BEGIN Provided material

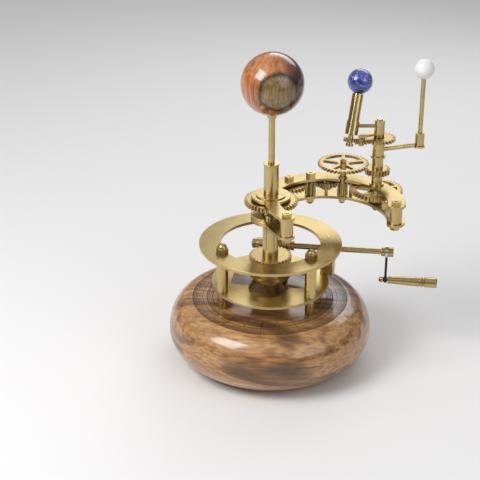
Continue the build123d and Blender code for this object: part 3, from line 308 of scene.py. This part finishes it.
def stone(name, main, second, vein, flecks, gloss, vein_share):
    "cloudy stone with veins and small flecks"
    shader = Shader(name)
    shader.set(Coat_Weight=gloss, Coat_Roughness=0.06)
    clouds = shader.noise(shader.place(), STONE_SCALE, 6.0, 0.65, 0.8)
    veins = shader.noise(shader.place(shift=(0.3, 0.1, 0.2)), STONE_SCALE * 0.8, 8.0, 0.6, 1.6)
    crack = shader.math("ABSOLUTE", shader.math("SUBTRACT", veins, 0.5))
    base = shader.ramp(clouds, (0.38, main), (0.66, second))
    veined = shader.mix(shader.range(crack, vein_share, 0.0, 0.0, VEIN_WIDTH), base, vein)
    spots = shader.noise(shader.place(shift=(0.7, 0.2, 0.5)), STONE_SCALE * 6.0, 2.0, 0.5)
    shader.colour(shader.mix(shader.range(spots, 0.0, 0.8, *FLECK_BAND), veined, flecks))
    shader.rough(shader.range(clouds, 0.42 - 0.26 * gloss, 0.55 - 0.26 * gloss))
    return shader.material


PLAIN_SCALE = 400.0
PLAIN_SHADE = 0.7


def plain(name, colour, roughness):
    "one matt colour with a slight mottle"
    shader = Shader(name)
    clouds = shader.noise(shader.place(), PLAIN_SCALE)
    shade = tuple(channel * PLAIN_SHADE for channel in colour)
    shader.colour(shader.mix(shader.range(clouds, 0.0, 1.0), colour, shade))
    shader.set(Roughness=roughness)
    return shader.material


TURNED_Z = (6, 6, 3200)
TURNED_X = (3200, 6, 6)
BRUSHED = (180, 3200, 180)
LEANING = tuple(joint_axis("earth").rotation_difference(Vector((0, 0, 1))).to_euler())
CHROME = (0.74, 0.74, 0.74)
CHROME_DARK = (0.5, 0.5, 0.5)
BLACKENED = (0.055, 0.05, 0.05)
BLACKENED_DARK = (0.02, 0.02, 0.02)

MATERIALS = {
    "base_wood": walnut("base_wood"),
    "felt": plain("felt", (0.03, 0.05, 0.035), 0.95),
    "plate_brass": metal("plate_brass", BRASS, BRASS_DARK, 0.30, BRUSHED, (0, 0, 0.5)),
    "turned_brass": metal("turned_brass", BRASS, BRASS_DARK, 0.24, TURNED_Z),
    "gear_brass": metal("gear_brass", GEAR, GEAR_DARK, 0.30, TURNED_Z),
    "steel": metal("steel", STEEL, STEEL_DARK, 0.24, TURNED_Z),
    "dark_steel": metal("dark_steel", BLACKENED, BLACKENED_DARK, 0.35, TURNED_Z),
    "chrome": metal("chrome", CHROME, CHROME_DARK, 0.14, TURNED_Z),
    "sun_wood": sun_wood("sun_wood"),
    "earth_stone": stone(
        "earth_stone",
        main=(0.012, 0.020, 0.16),
        second=(0.045, 0.075, 0.42),
        vein=(0.42, 0.45, 0.60),
        flecks=(0.60, 0.60, 0.62),
        gloss=0.9,
        vein_share=0.55,
    ),
    "moon_stone": stone(
        "moon_stone",
        main=(0.86, 0.86, 0.85),
        second=(0.78, 0.78, 0.77),
        vein=(0.55, 0.55, 0.56),
        flecks=(0.95, 0.95, 0.95),
        gloss=0.05,
        vein_share=0.30,
    ),
}
LATHED_RING = metal(
    "lathed_ring", BRASS, BRASS_DARK, 0.30, BRUSHED, round_about=(0, 0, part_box("ring_plate")[1][2])
)
LATHED_PLATE = metal(
    "lathed_plate", BRASS, BRASS_DARK, 0.30, BRUSHED, round_about=(0, 0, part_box("lower_plate")[1][2])
)
LEANING_BRASS = metal("turned_brass_leaning", BRASS, BRASS_DARK, 0.22, TURNED_Z, LEANING)
LYING_BRASS = metal("turned_brass_lying", BRASS, BRASS_DARK, 0.24, TURNED_X)
BURNT = plain("burnt_wood", (0.022, 0.010, 0.005), 0.8)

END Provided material

Write the listing out again, exactly as shown above.

**Answer to this task:**
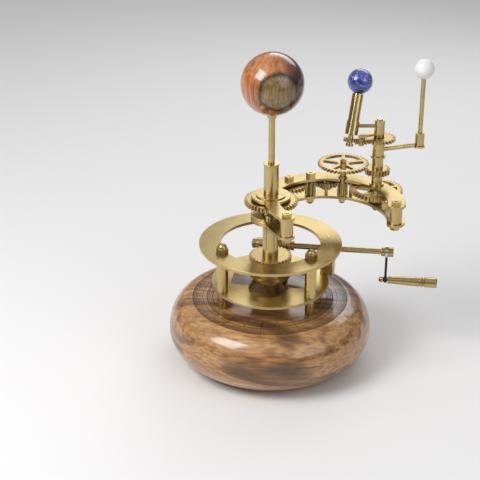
Continue the build123d and Blender code for this object: part 3, from line 308 of scene.py. This part finishes it.
def stone(name, main, second, vein, flecks, gloss, vein_share):
    "cloudy stone with veins and small flecks"
    shader = Shader(name)
    shader.set(Coat_Weight=gloss, Coat_Roughness=0.06)
    clouds = shader.noise(shader.place(), STONE_SCALE, 6.0, 0.65, 0.8)
    veins = shader.noise(shader.place(shift=(0.3, 0.1, 0.2)), STONE_SCALE * 0.8, 8.0, 0.6, 1.6)
    crack = shader.math("ABSOLUTE", shader.math("SUBTRACT", veins, 0.5))
    base = shader.ramp(clouds, (0.38, main), (0.66, second))
    veined = shader.mix(shader.range(crack, vein_share, 0.0, 0.0, VEIN_WIDTH), base, vein)
    spots = shader.noise(shader.place(shift=(0.7, 0.2, 0.5)), STONE_SCALE * 6.0, 2.0, 0.5)
    shader.colour(shader.mix(shader.range(spots, 0.0, 0.8, *FLECK_BAND), veined, flecks))
    shader.rough(shader.range(clouds, 0.42 - 0.26 * gloss, 0.55 - 0.26 * gloss))
    return shader.material


PLAIN_SCALE = 400.0
PLAIN_SHADE = 0.7


def plain(name, colour, roughness):
    "one matt colour with a slight mottle"
    shader = Shader(name)
    clouds = shader.noise(shader.place(), PLAIN_SCALE)
    shade = tuple(channel * PLAIN_SHADE for channel in colour)
    shader.colour(shader.mix(shader.range(clouds, 0.0, 1.0), colour, shade))
    shader.set(Roughness=roughness)
    return shader.material


TURNED_Z = (6, 6, 3200)
TURNED_X = (3200, 6, 6)
BRUSHED = (180, 3200, 180)
LEANING = tuple(joint_axis("earth").rotation_difference(Vector((0, 0, 1))).to_euler())
CHROME = (0.74, 0.74, 0.74)
CHROME_DARK = (0.5, 0.5, 0.5)
BLACKENED = (0.055, 0.05, 0.05)
BLACKENED_DARK = (0.02, 0.02, 0.02)

MATERIALS = {
    "base_wood": walnut("base_wood"),
    "felt": plain("felt", (0.03, 0.05, 0.035), 0.95),
    "plate_brass": metal("plate_brass", BRASS, BRASS_DARK, 0.30, BRUSHED, (0, 0, 0.5)),
    "turned_brass": metal("turned_brass", BRASS, BRASS_DARK, 0.24, TURNED_Z),
    "gear_brass": metal("gear_brass", GEAR, GEAR_DARK, 0.30, TURNED_Z),
    "steel": metal("steel", STEEL, STEEL_DARK, 0.24, TURNED_Z),
    "dark_steel": metal("dark_steel", BLACKENED, BLACKENED_DARK, 0.35, TURNED_Z),
    "chrome": metal("chrome", CHROME, CHROME_DARK, 0.14, TURNED_Z),
    "sun_wood": sun_wood("sun_wood"),
    "earth_stone": stone(
        "earth_stone",
        main=(0.012, 0.020, 0.16),
        second=(0.045, 0.075, 0.42),
        vein=(0.42, 0.45, 0.60),
        flecks=(0.60, 0.60, 0.62),
        gloss=0.9,
        vein_share=0.55,
    ),
    "moon_stone": stone(
        "moon_stone",
        main=(0.86, 0.86, 0.85),
        second=(0.78, 0.78, 0.77),
        vein=(0.55, 0.55, 0.56),
        flecks=(0.95, 0.95, 0.95),
        gloss=0.05,
        vein_share=0.30,
    ),
}
LATHED_RING = metal(
    "lathed_ring", BRASS, BRASS_DARK, 0.30, BRUSHED, round_about=(0, 0, part_box("ring_plate")[1][2])
)
LATHED_PLATE = metal(
    "lathed_plate", BRASS, BRASS_DARK, 0.30, BRUSHED, round_about=(0, 0, part_box("lower_plate")[1][2])
)
LEANING_BRASS = metal("turned_brass_leaning", BRASS, BRASS_DARK, 0.22, TURNED_Z, LEANING)
LYING_BRASS = metal("turned_brass_lying", BRASS, BRASS_DARK, 0.24, TURNED_X)
BURNT = plain("burnt_wood", (0.022, 0.010, 0.005), 0.8)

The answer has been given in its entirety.